Un rapport aux conséquences politiques incertaines
D’après les premières fuites rapportées par Le Parisien, le rapport s’intéresse aux conséquences économiques de l’accord, en particulier les dépenses sociales et sanitaires liées à la population algérienne en France.
Le député Rodwell est allé jusqu’à évoquer un impact sur la sécurité, en lien avec des ressortissants algériens qui seraient expulsables mais toujours présents sur le territoire. Une déclaration qui pourrait exacerber les sentiments de stigmatisation au sein de la communauté algérienne de France.
Si les auteurs affirment ne vouloir qu’« éclairer le débat », les conséquences d’une telle publication pourraient aller bien au-delà du simple exercice parlementaire. L’ancien ambassadeur de France à Alger, Xavier Driencourt, premier à avoir suggéré l’abrogation de l’accord en 2023, avait lui-même reconnu qu’une suppression pure et simple pourrait mener à une rupture diplomatique avec l’Algérie.
Une crise diplomatique déjà fragilisée
Les relations entre Paris et Alger sont déjà très tendues depuis juillet 2024, date à laquelle plusieurs différends politiques et symboliques avaient ravivé les blessures du passé colonial.
Le gouvernement algérien suit donc de près ce dossier, d’autant plus que l’opinion publique en Algérie est particulièrement sensible à toute perception d’injustice ou d’humiliation dans les rapports avec l’ancienne puissance coloniale.

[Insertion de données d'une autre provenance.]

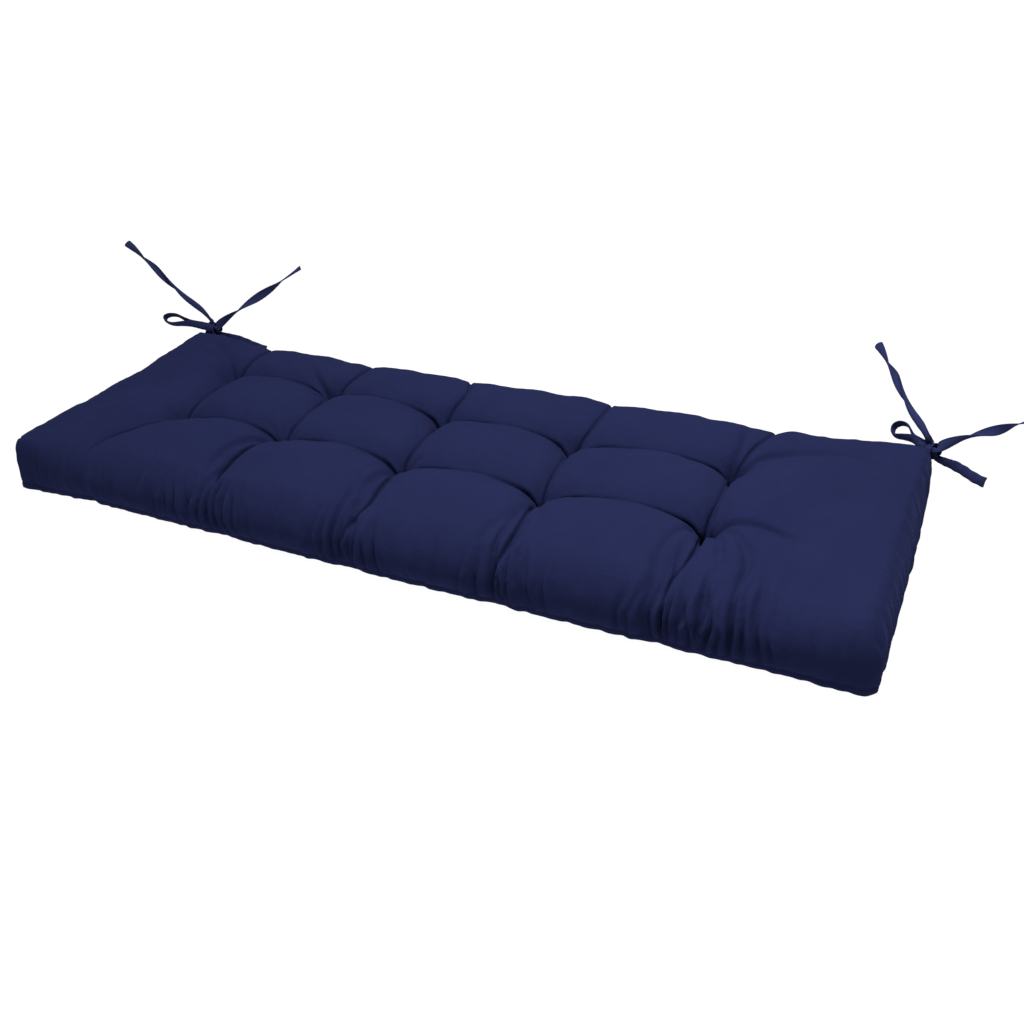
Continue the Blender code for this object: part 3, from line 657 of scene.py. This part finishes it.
def dart_seams(x, y, up_end):
    """The furrow of the seam in each corner's end, which fades towards its top."""
    beside = np.exp(-(((HALF - abs(y) - DART_SEAM_OFF) / DART_SEAM_REACH) ** 2))
    on_end = (LENGTH / 2 - abs(x) < DART_SEAM_ZONE) & (up_end < DART_SEAM_RISE)
    return np.where(on_end, DART_SEAM_DEPTH * beside * np.clip(4 * (1 - up_end / DART_SEAM_RISE), 0, 1), 0)


def folded_cloth(flat, points):
    x, y, z = flat.T
    _, sharp = crease_depths(x, y)
    above_seam = np.clip((z - SEAM_HEIGHT) / (SIDE_TOP - SEAM_HEIGHT), 0, 1)
    push = (uneven(*points.T) + puckers(x, y) - sharp) * above_seam
    front, back = up_from_seam(y + HALF, z, FRONT_ROLL), up_from_seam(HALF - y, z, BACK_ROLL)
    left, right = up_from_seam(x + LENGTH / 2, z, LEFT_ROLL), up_from_seam(LENGTH / 2 - x, z, RIGHT_ROLL)
    above = z > SEAM_HEIGHT
    push -= np.where(above, dart_seams(x, y, np.where(x > 0, right, left)), 0)
    # Each edge: its folds, the place along it, the way up from its seam and where its folds end
    edges = ((front_folds, x, front, 0.17), (back_folds, x, back, 0.12),
             (end_folds[0], y, left, 0.10), (end_folds[1], y, right, 0.10))
    for folds, along, up, highest in edges:
        push += np.where(above & (up < highest), climbing_folds(folds, along, up), 0)
    return points + direction * push[:, None]


cloth_points = folded_cloth(net, form)
print("deepest fold in mm:", round(1000 * float(np.linalg.norm(cloth_points - form, axis=1).max()), 1))

# %% [markdown]
# ## Make the cushion
#
# The points and faces become one closed mesh. It rests on the flat of its underside, and it
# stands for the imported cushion, which stays for collision only.

# %% Build the cushion's mesh
def mesh_object(name, points, faces):
    mesh = bpy.data.meshes.new(name)
    mesh.from_pydata([tuple(p) for p in points], [], [tuple(int(v) for v in f) for f in faces])
    mesh.validate()
    mesh.shade_smooth()
    piece = bpy.data.objects.new(name, mesh)
    bpy.context.scene.collection.objects.link(piece)
    return piece


cushion = mesh_object("tufted_cushion", cloth_points, [*net_faces.tolist(), *ring_faces])
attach(cushion, "root")
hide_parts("cushion")
print("cushion triangles:", sum(len(face.vertices) - 2 for face in cushion.data.polygons))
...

Du côté français, certains responsables politiques se montrent également inquiets. Un proche du Premier ministre François Bayrou aurait confié que ce rapport est « de la nitroglycérine » susceptible de raviver les braises d’un conflit diplomatique que personne ne semble prêt à gérer en pleine recomposition politique à Paris.
Un débat à hauts risques
La publication de ce rapport pourrait donc relancer un débat toxique et stigmatisant, avec des conséquences humaines et diplomatiques profondes. Derrière les chiffres budgétaires et les considérations administratives, c’est l’avenir de dizaines de milliers de familles algériennes vivant en France qui pourrait être remis en question.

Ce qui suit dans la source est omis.